Counsel:  American, Carl Nelson, 202-496-5647, carl.nelson@aa.com


National Airlines, Inc.

Undocketed January 23, 2003 Notice Honoring Tickets National Airlines - Tickets

We see no reason, based on the comments submitted, to change our guidance with respect to the implementation by carriers of the requirements of section 145. We find particularly unpersuasive Delta's and American's argument that we lack the authority to provide any guidance with respect to section 145, and that our actions are unlawful ratemaking. Equally unpersuasive is the carriers' argument that the so-called "marketplace" rate, i.e. whatever rate those carriers elect to charge, is what Congress intended in requiring carriers to accommodate displaced passengers "to the extent practicable."

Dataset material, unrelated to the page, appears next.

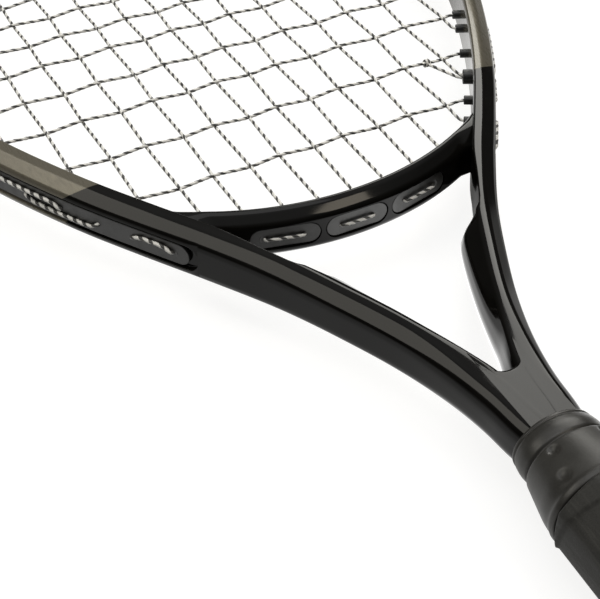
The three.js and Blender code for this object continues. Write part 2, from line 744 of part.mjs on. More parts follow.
// One unbroken main string: up one main, over the head, down the next and round a loop at its foot
function mainStringPath() {
  const points = []
  const end = (k, part) => holeOn(`${part}_${mainRank(k)}`, mainSide(k))
  const startHole = end(0, 'foot')
  points.push(...tieOff(startHole, holeOn(tieHoles.mainLeft, -1), 1, knots.tie_knot_main_left).reverse())
  for (let k = 0; k < mainCount; k++) {
    const run = mainRun(k)
    points.push(...(k % 2 === 0 ? run : run.reverse()))
    if (k === mainCount - 1) break
    if (k % 2 === 0) points.push(...grooveLoop(end(k, 'top'), end(k + 1, 'top'), 1))
    else if (mainRank(k) < bridgeMains) points.push(...bridgeLoop(mainPlace(k), mainPlace(k + 1)))
    else points.push(...grooveLoop(end(k, 'foot'), end(k + 1, 'foot'), 1))
  }
  const lastHole = end(mainCount - 1, 'foot')
  points.push(...tieOff(lastHole, holeOn(tieHoles.mainRight, 1), 1, knots.tie_knot_main_right))
  return points
}

// One unbroken cross string, from its tie-off beside the throat to that near the head's top
function crossStringPath() {
  const lowHole = holeOn(tieHoles.crossLow, 1)
  const points = tieOff(holeOn('cross_0', 1), lowHole, -1, knots.tie_knot_cross_low).reverse()
  crossY.forEach((_, j) => {
    const run = crossRun(j)
    points.push(...(j % 2 === 0 ? run.reverse() : run))
    const side = j % 2 === 0 ? -1 : 1
    if (j === crossY.length - 1) return
    points.push(...grooveLoop(holeOn(`cross_${j}`, side), holeOn(`cross_${j + 1}`, side), -1))
  })
  const lastHole = holeOn(`cross_${crossY.length - 1}`, 1)
  points.push(...tieOff(lastHole, holeOn(tieHoles.crossHigh, 1), -1, knots.tie_knot_cross_high))
  return points
}

// A block that covers one half of the handle, above or below its middle
function halfBlock(sign) {
  const block = new THREE.BoxGeometry(headHalfWidth, racketLength, palletHalfWidth * 2)
  return toSolid(block.translate(0, 0, sign * (palletHalfWidth + seatGap / 2)))
}

// A ring that stands off the pallets' outer faces by a gap
const handleOval = (y, gap) =>
  ovalRing(y, palletHalfWidth + gap, palletHalfDepth + gap, palletSides, palletCornerShare)

function palletSolid(sign) {
  const outer = [palletStartY, palletEndY].map(y => handleOval(y, 0))
  const bore = [
    ovalRing(palletStartY - cutOver, coreHalfWidth + seatGap, coreHalfDepth + seatGap, coreSides),
    ovalRing(coreFlareLowY, coreHalfWidth + seatGap, coreHalfDepth + seatGap, coreSides),
    ovalRing(coreFlareHighY, coreNeckHalfWidth + seatGap, coreNeckHalfDepth + seatGap, coreSides)]
  return toSolid(loft(outer)).subtract(toSolid(loft(bore))).intersect(halfBlock(sign))
}

// The grip tape's outer face climbs round the handle; each turn laps over the one below with a small step
function gripSolid() {
  const rows = gripRowShares.length
  const turns = Math.ceil((gripEndY - gripStartY) / gripPitch + gripLeadTurns + gripTailTurns)
  const total = turns * rows
  const firstY = gripStartY - gripLeadTurns * gripPitch
  const point = (row, column) => {
    const share = gripRowShares[row % rows]
    const lift = share === 0 ? 0 : gripStepHeight * (1 - (share - gripRowShares[1]) / (1 - gripRowShares[1]))
    const y = firstY + gripPitch * (Math.floor(row / rows) + share + column / gripColumns)
    const angle = 2 * Math.PI * column / gripColumns
    const reach = 1 + gripCornerShare * octagonExcess(angle)
    const halfWidth = (palletHalfWidth + gripThickness) * reach + lift
    const halfDepth = (palletHalfDepth + gripThickness) * reach + lift
    return new THREE.Vector3(halfWidth * Math.cos(angle), y, halfDepth * Math.sin(angle))
  }
  const points = []
  for (let row = 0; row < total; row++) for (let c = 0; c < gripColumns; c++) points.push(point(row, c))
  const index = (row, column) =>
    (column === gripColumns ? (row + rows) * gripColumns : row * gripColumns + column)
  const lastRow = total - rows - 1
  const faces = []
  for (let row = 0; row < lastRow; row++) {
    for (let c = 0; c < gripColumns; c++) {
      const [a, b, d, e] = [index(row, c), index(row, c + 1), index(row + 1, c), index(row + 1, c + 1)]
      faces.push(a, b, d, b, e, d)
    }
  }
  const footCentre = points.push(new THREE.Vector3(0, firstY - gripPitch, 0)) - 1
  const headCentre = points.push(new THREE.Vector3(0, point(total, 0).y + gripPitch, 0)) - 1
  const close = (row, centre, flip) => {
    const rim = Array.from({ length: gripColumns }, (_, c) => index(row, c))
    for (let k = rows; k > 0; k--) rim.push(index(row + k, 0))
    rim.forEach((a, k) => {
      const b = rim[(k + 1) % rim.length]
      faces.push(...(flip ? [centre, a, b] : [centre, b, a]))
    })
  }
  close(0, footCentre, false)
  close(lastRow, headCentre, true)
  const reachRings = [gripStartY, gripEndY].map(y => ovalRing(y, headHalfWidth, headHalfWidth, coreSides))
  const bore = [gripStartY - cutOver, gripEndY + cutOver].map(y => handleOval(y, seatGap))
  return toSolid(skin(points, faces)).intersect(toSolid(loft(reachRings))).subtract(toSolid(loft(bore)))
}

// The collar is an oval rubber sleeve, widest at the grip and waisted below its rim
function collarSolid() {
  const outer = collarShares.map(([along, across, height]) => ovalRing(
    lerp(collarStartY, collarEndY, along), collarHalfWidth * across, collarHalfDepth * height, collarSides))
  const bore = [collarStartY - cutOver, collarEndY + cutOver]
    .map(y => ovalRing(y, collarBoreHalfWidth, collarBoreHalfDepth, collarSides))
  return toSolid(loft(outer)).subtract(toSolid(loft(bore)))
}

// The butt cap is a flared cup over the pallets' end, with a small door in its end wall
function capSolid() {
  const depthAt = y => lerp(1, capDepthShare, smoothstep(y, 0, capLength))
  const widthAt = y => lerp(capHalfWidth, palletHalfWidth + capWall, smoothstep(y, capWall, capLength))
  const outer = capRingShares.map((share, k) => {
    const y = capLength * share
    const inset = k === 0 ? capRimRadius : 0
    const halfDepth = Math.max(capHalfDepth * depthAt(y), palletHalfDepth + capWall) - inset
    return ovalRing(y, widthAt(y) - inset, halfDepth, coreSides, 1)
  })
  const cavity = [palletStartY - seatGap, capLength + cutOver].map(y => handleOval(y, seatGap))
  const doorway = [-cutOver, doorThickness + seatGap]
    .map(y => ovalRing(y, doorHalfWidth + seatGap, doorHalfDepth + seatGap, coreSides))
  const passage = [0, palletStartY]
    .map(y => ovalRing(y, doorHalfWidth - capWall, doorHalfDepth - capWall, coreSides))
  return toSolid(loft(outer)).subtract(toSolid(loft(cavity))).subtract(toSolid(loft(doorway)))
    .subtract(toSolid(loft(passage)))
}

const doorRings = [0, doorThickness].map(y => ovalRing(y, doorHalfWidth, doorHalfDepth, coreSides))

// Finishes
const finish = (color, roughness) => new THREE.MeshStandardMaterial({ color, roughness, metalness: 0 })
const lacquer = finish(0x15130f, 0.12)
const nylon = finish(0x1a1a19, 0.45)
const cord = finish(0x9a9a95, 0.4)
const foam = finish(0x8f8b80, 0.8)
const wrap = finish(0x2b2b27, 0.85)
const rubber = finish(0x3a3934, 0.6)

const group = new THREE.Group()
function piece(name, shape, material) {
  const geometry = (shape.isBufferGeometry ? shape : toGeometry(shape)).toNonIndexed()
  geometry.computeVertexNormals()
  const mesh = new THREE.Mesh(geometry, material)
  mesh.name = name
  group.add(mesh)
}

piece('frame', frameSolid(), lacquer)
piece('throat_bridge', bridgeSolid(), lacquer)

const stripStart = grooveStart + plateEndGap
const split = splitDistance()
const halfGap = stripSplitGap / 2
const rightStrip = strip(stripStart, split - halfGap, true, false, 0)
const guard = strip(split + halfGap, outlineLength - split - halfGap, false, false, guardRailHeight)
const leftStrip = strip(outlineLength - split + halfGap, outlineLength - stripStart, false, true, 0)
piece('side_strip_right', rightStrip, nylon)
piece('head_guard', guard, nylon)
piece('side_strip_left', leftStrip, nylon)
const throatNames = ['throat_grommet_left', 'throat_grommet_centre', 'throat_grommet_right']
throatNames.forEach((name, k) => piece(name, throatGrommet(pocketPairs[k]), nylon))

const mainPath = mainStringPath()
const crossPath = crossStringPath()
piece('main_string', cordTube(mainPath, stringRadius, stringSides), cord)
piece('cross_string', cordTube(crossPath, stringRadius, stringSides), cord)
console.log('least gap of the main string to itself, mm', leastGap(mainPath, stringRadius).toFixed(2))
console.log('least gap of the cross string to itself, mm', leastGap(crossPath, stringRadius).toFixed(2))
for (const [name, knot] of Object.entries(knots)) piece(name, knotSolid(knot), cord)

piece('pallet_upper', palletSolid(1), foam)
piece('pallet_lower', palletSolid(-1), foam)
piece('grip_wrap', gripSolid(), wrap)
piece('grip_collar', collarSolid(), rubber)
piece('butt_cap', capSolid(), nylon)
piece('butt_door', loft(doorRings), nylon)

export default group
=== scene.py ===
import json
import math

import bpy
import numpy as np
from mathutils import Matrix, Vector
from numpy.linalg import norm

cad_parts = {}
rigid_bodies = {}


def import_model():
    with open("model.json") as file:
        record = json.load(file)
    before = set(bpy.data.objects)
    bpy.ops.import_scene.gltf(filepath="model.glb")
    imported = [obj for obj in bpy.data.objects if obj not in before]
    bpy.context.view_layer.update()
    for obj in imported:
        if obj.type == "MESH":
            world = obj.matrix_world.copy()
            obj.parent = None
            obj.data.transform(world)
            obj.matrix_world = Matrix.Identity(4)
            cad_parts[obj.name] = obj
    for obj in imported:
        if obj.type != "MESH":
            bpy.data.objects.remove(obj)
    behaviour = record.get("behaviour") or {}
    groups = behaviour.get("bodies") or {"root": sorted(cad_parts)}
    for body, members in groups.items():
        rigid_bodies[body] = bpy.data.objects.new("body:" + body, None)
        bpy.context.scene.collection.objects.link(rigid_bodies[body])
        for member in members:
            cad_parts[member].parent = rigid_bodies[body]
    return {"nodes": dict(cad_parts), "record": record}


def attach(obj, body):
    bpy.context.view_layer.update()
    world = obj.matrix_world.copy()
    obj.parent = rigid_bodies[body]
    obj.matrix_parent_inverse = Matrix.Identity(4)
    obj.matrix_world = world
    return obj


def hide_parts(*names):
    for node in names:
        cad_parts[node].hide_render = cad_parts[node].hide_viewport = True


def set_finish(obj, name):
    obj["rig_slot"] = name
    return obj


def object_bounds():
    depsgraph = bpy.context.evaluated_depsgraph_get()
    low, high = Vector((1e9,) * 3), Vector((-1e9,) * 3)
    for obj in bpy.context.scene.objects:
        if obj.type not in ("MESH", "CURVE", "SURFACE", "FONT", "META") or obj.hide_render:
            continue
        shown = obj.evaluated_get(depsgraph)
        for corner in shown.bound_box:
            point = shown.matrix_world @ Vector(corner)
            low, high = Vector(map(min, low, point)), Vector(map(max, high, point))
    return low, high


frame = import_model()
cad_low, cad_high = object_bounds()
scene = bpy.context.scene

# Lengths are in millimetres here and become metres in each mesh
MM = 0.001

# Camera: its place in metres, the ways to its right, up and forward, and its lens in millimetres
CAMERA_PLACE = (-0.1827, -0.0545, 0.2995)
CAMERA_RIGHT = (0.8945, -0.446, -0.0298)
CAMERA_UP = (0.3074, 0.5654, 0.7653)
CAMERA_FORWARD = (0.3245, 0.6938, -0.6429)
LENS, SENSOR = 99.67, 36
CLIP_NEAR, CLIP_FAR = 0.01, 50

# Frame outline: shares of the head's half width, and of the way from the arms' start to the widest place
LENGTH, HEAD_HALF, HEAD_Y, ARM_START = 590, 114, 456, 186
OUTLINE_SHARES = [
    (0.0842, 0), (0.0947, 0.0296), (0.1035, 0.067), (0.128, 0.122), (0.1667, 0.178), (0.2386, 0.252),
    (0.321, 0.326), (0.421, 0.4), (0.53, 0.474), (0.635, 0.548), (0.727, 0.622), (0.809, 0.696),
    (0.882, 0.77), (0.94, 0.844), (0.982, 0.919)]
HEAD_STEPS, OUTLINE_FINENESS = 7, 60

# Tube: _T is a thickness square to the outline, _DIP a loss of it, _D a half depth; the rest lie along Y
HOOP_T, ARM_T, ARM_END_T, NECK_T = 7.5, 12.2, 10.4, 12
HOOP_D, ARM_D, NECK_D = 9.5, 8.7, 7.6
CROTCH_LOW, CROTCH_HIGH, KINK_LOW, KINK_HIGH, NECK_BLEND = 207, 222, 257.5, 270, 236
WAIST_DIP, WAIST_END = 1.2, 295
# The skin's wall is thickest at FLARE_LOW and the hoop's from FLARE_HIGH on; its section changes more slowly
FLARE_LOW, FLARE_HIGH, FLARE_T, FLARE_DIP = 261.5, 273, 12.3, 0.4
HOOP_LOW, HOOP_HIGH = 254, 300
# Half sections: millimetres in from the outer edge, share of the half depth, softening in millimetres
HOOP_SECTION = [
    (0, 0.2, 0.2), (0, 0.45, 0.3), (0.45, 0.63, 0.8), (4.2, 0.965, 2), (6.75, 1, 0.7), (7.1, 0.97, 0.4),
    (7.5, 0.86, 0.6), (7.5, 0.3, 0.5)]
ARM_SECTION = [
    (0, 0.2, 0.6), (0, 0.42, 1), (0.4, 0.6, 0.9), (3.8, 0.95, 0.8), (5.6, 1, 0.6), (7.2, 0.955, 0.9),
    (20, 0.52, 1.4), (12.3, 0.1, 1.8)]
NECK_SECTION = [
    (0, 0.2, 0.6), (0.1, 0.45, 1), (1.1, 0.74, 1), (3.6, 0.985, 1), (7, 1, 1), (9.6, 1, 1),
    (11.2, 0.74, 1.4), (12, 0.16, 1.8)]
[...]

Notwithstanding our public invitation to all affected parties, there is no evidence in any of the comments submitted to us indicating that our suggested charge of $25.00 each way to accommodate passengers under section 145 is unreasonable. As we informally made clear to every carrier that inquired at the outset, and as is plain from our November 14 notice requesting comments on the cost issue, we understand that costs may vary by carrier. We also agree with the commenters who suggested that the cost to a particular carrier of complying with section 145 may be affected by a variety of factors, including the number of passengers, the current fuel costs to carriers, and the markets and itineraries involved. We note that, consistent with our statutory responsibilities, including those under 49 U.S.C. § 41712, it is important in implementing section 145 to avoid uncertainty and unnecessary harm to the industry and the public. We therefore intend to continue to monitor this situation and work with all carriers informally to ensure that the Congressional intent of section 145 is effectuated in any given situation.